About 130 NYSE clients use its co-location services, according to the NYSE website, where the service is marketed as something of an advantage — "when proximity to the market can give your business model a competitive edge." That edge can translate into huge profits for high-frequency-trading firms like Goldman Sachs, which, according to Bloomberg, made more than $100 million in trading revenue on a record 46 separate days during the second quarter, or 71% of the time — partly thanks to high-frequency trading.

"All of them have the ability to execute at lightning speed, and the closer their computers are to the ultimate destinations, i.e. exchanges, the more of an advantage they have," says Arnuk, whose paper began circulating several months ago, setting Wall Street abuzz.

But Arnuk also asserts that co-location gives firms that can afford to do it an unfair advantage, because the exchange is "offering them things that the general investor does not get." (Firms pay for the server space they use: as little as $50,000 a year, but as much as $500,000 a month to co-locate at the NYSE and other exchanges, says Murray White, senior vice president of global technologies at the exchange.)

Partha Mohanram, a professor of accounting at Columbia University and an expert on financial disclosure, agrees that firms that co-locate are at a huge advantage because as exchanges are charging for the service, it can't be considered equal access, even if the service is being offered to everyone. "To say that all high-frequency trading is bad and should be banned is an overreaction, but if preferred access is being sold, that is a problem that should be addressed," he says.

While critics of co-location cry foul, reps from the NYSE say co-location is common and fair and that all exchanges charge for similar services. The exchange doesn't consider it special access because any firm that wants to can pay the fee and co-locate. Furthermore, firms that co-locate aren't at much of an advantage if they don't know how to program their computers with the algorithms that will ultimately keep them ahead of the crowd.

"Fast doesn't help if your algo isn't being optimized," White says. "In fact, we've taken great pains in our new global data centers to make sure that we've preserved fair access to all members."

One thing the exchange is not doing is telling the public just who it is that uses the exchange's special access to conduct high-frequency trades. The NYSE plans to keep secret the small group of investment firms that collectively make what could be billions of dollars a year off their special access.

And while there has always been some level of special access at the NYSE in the form of trading members who could do more than other firms, the big difference is that that list is public. The NYSE's push to keep the list of firms using co-location services private continues to keep what some consider a shady practice even more in the shadows.

And the secret list of users is sure to grow: the massive new U.S. data center, created because "co-location space has gotten pretty scarce," White says, is set to open next year in Mahwah, N.J. Another is planned to open next year in the U.K. just outside London. (Though the new facilities will be far from the NYSE headquarters on Wall Street, it's proximity to the exchange servers that matters to traders, and those servers will surely be at the new sites.)
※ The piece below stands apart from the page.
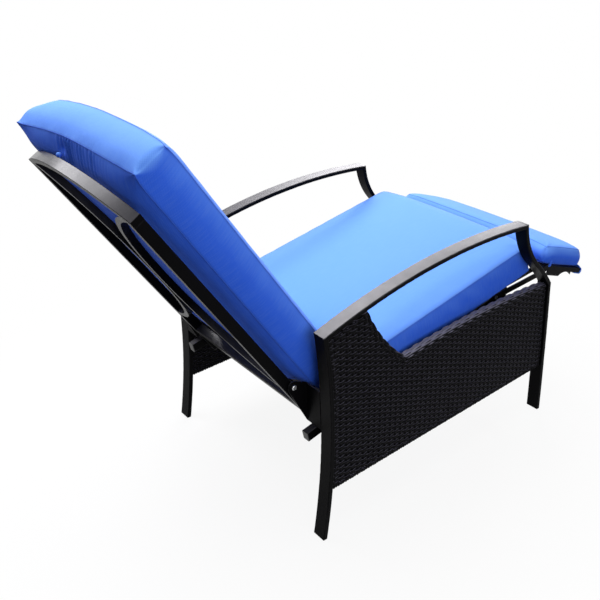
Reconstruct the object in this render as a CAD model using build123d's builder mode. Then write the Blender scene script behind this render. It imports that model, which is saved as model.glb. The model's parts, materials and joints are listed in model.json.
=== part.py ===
from build123d import *
import os
from math import cos, hypot, radians, sin, sqrt

# A reclining garden armchair, shown leaned back with its footrest raised.
# Millimetres, +Z up, the sitter faces -Y. The origin is on the floor, under the
# middle of the chair. Left and right are the sitter's, and right is at -X.
os.makedirs("parts", exist_ok=True)

# Whole chair
overall_width = 665
leg_depth = 828
arm_height = 635
overrun = 40

# Flat tube of the side frames
tube_width = 38
tube_depth = 12
tube_wall = 1.5
tube_edge = 2

# Side frame outline, as shares of the leg depth and the arm height
rear_foot_share = (0.4952, 0)
rear_waist_share = (0.4662, 0.4252)
rear_corner_share = (0.4891, 0.8614)
arm_crown_share = (0.0688, 0.9827)
front_corner_share = (-0.3345, 0.9874)
post_bend_share = (-0.3611, 0.8709)
post_middle_share = (-0.4118, 0.7811)
post_knee_share = (-0.4565, 0.7276)
post_foot_share = (-0.4891, 0.6614)
front_bow_share = (-0.4994, 0.3465)
front_foot_share = (-0.5048, 0)

# Foot plugs
plug_depth = 22
plug_fit = 0.2

# Woven side panels, a pouch of flat strand over a tube frame
panel_thickness = 27
panel_inset = 5
weave_skin = 2.5
panel_tube = 18
panel_tube_wall = 1.5
panel_fit = 0.5
panel_round = 12
panel_rear_foot_share = (0.55, 0.197)
panel_front_foot_share = (-0.55, 0.236)
panel_front_top_share = (-0.55, 0.645)
panel_rise_share = (-0.145, 0.6575)
panel_dip_share = (0.180, 0.6205)
panel_sweep_share = (0.2681, 0.7480)
panel_peak_share = (0.3321, 0.8945)
panel_top_share = (0.3400, 1.05)
panel_rear_top_share = (0.55, 1.05)

# Base cross tubes under the seat
base_tube = 25
base_tube_wall = 1.5
base_rear_share = (0.235, 0.2346)
base_front_share = (-0.345, 0.2575)

# Back frame, leaning from its lower pivot to its arched top
back_lean = 56.5
back_top_depth = 770
back_top_height = 878
back_side_gap = 54.5
back_rail_length = 765
rail_width = 20
back_rail_depth = 25
rail_wall = 1.5
rail_edge = 2
top_arch = 52
top_rail_height = 16
lower_rail_height = 25
lower_rail_drop = 690
curved_bar_depth = 16
curved_bar_height = 14
curved_bar_gap = 24
curved_bar_middle = 290
curved_bar_reach = 290.6

# Recline pivots between the rear legs and the back
recline_depth = 424
recline_height = 391
pin_radius = 3
pivot_clearance = 0.05
washer_thickness = 3.5
washer_radius = 9
plate_thickness = 3
bracket_ear = 15
bracket_top_rise = 388
bracket_foot_rise = 285
bolt_head_radius = 6
bolt_head_height = 4.5
nut_height = 5

# Seat frame
seat_pivot_run = 745
seat_pivot_height = 12.5
seat_slope = 12.3
seat_spacer = 6
seat_rail_depth = 25
seat_rail_front = 660
seat_rail_rear = 51
cap_length = 8
cap_flange = 2
front_rail_run = 570
rear_rail_run = 66
cross_rail_width = 25
slat_width = 30
slat_thickness = 3
slat_count = 4
spacer_radius = 6

# Hangers that carry the front of the seat
hanger_top_depth = 21
hanger_top_height = 381
hanger_foot_depth = 83
hanger_foot_height = 245
hanger_width = 22
hanger_side_gap = 4
hanger_play = 0.5
lug_width = 30
bracket_plate_width = 44
bracket_plate_height = 34
open_clearance = 0.6

# Footrest linkage
front_link_seat_depth = 282
rear_link_seat_depth = 242
link_seat_height = 405
front_link_foot_depth = 478
front_link_foot_height = 422
rear_link_foot_depth = 444
rear_link_foot_height = 416
link_width = 16
link_gap = 0.5
hinge_plate_edge = 9

# Footrest frame
footrest_bend_depth = 479
footrest_bend_height = 418.5
footrest_droop = 20
footrest_rail_length = 181
footrest_rail_height = 14
footrest_head = 9
footrest_bar_width = 20
footrest_front_bar = 168
footrest_rear_bar = 30
footplate_front = 126
footplate_peak = 100
footplate_hollow = 64
footplate_drop = 22

# Cushions
back_cushion_side_gap = 39.5
back_cushion_length = 668
back_cushion_top = 68
back_cushion_seam = 56
back_cushion_thickness = 81
back_cushion_crown = 27
seat_cushion_side_gap = 7.5
seat_cushion_length = 580
seat_cushion_thickness = 80
seat_cushion_slope = 10.9
seat_cushion_front_depth = 345
seat_cushion_front_height = 530.5
seat_cushion_crown = 44
footrest_cushion_side_gap = 10.5
footrest_cushion_length = 187
footrest_cushion_thickness = 50
footrest_cushion_slope = 19.5
footrest_cushion_set_back = 33
footrest_cushion_lift = 83.5
footrest_cushion_crown = 13
side_bulge = 5
cushion_gap = 0.4
pocket_cloth = 4
pocket_reach = 44
pocket_play = 0.4
pocket_rise = 1
button_radius = 6
button_height = 4.5
button_across = 46
button_drop = 19
button_lift = 6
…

Other observers argue that there's no way to regulate the markets so that some firms won't have some sort of advantage. "The idea that everyone would get the exact same information at the exact same time is a silly idea," says Nina Mehta, senior editor at Trader's Magazine. "(You) just can't do that."

Still, Arnuk says the problem isn't resolved so long as exchanges are making markets more opaque and multi-tiered than ever. "If small investors and if long-term investors — and by long-term investors, I mean longer than a few seconds — if long-term investors don't have confidence that they're on [a level] playing field with giant supercomputers ... How are they going to feel about owning equities? That's the real scare."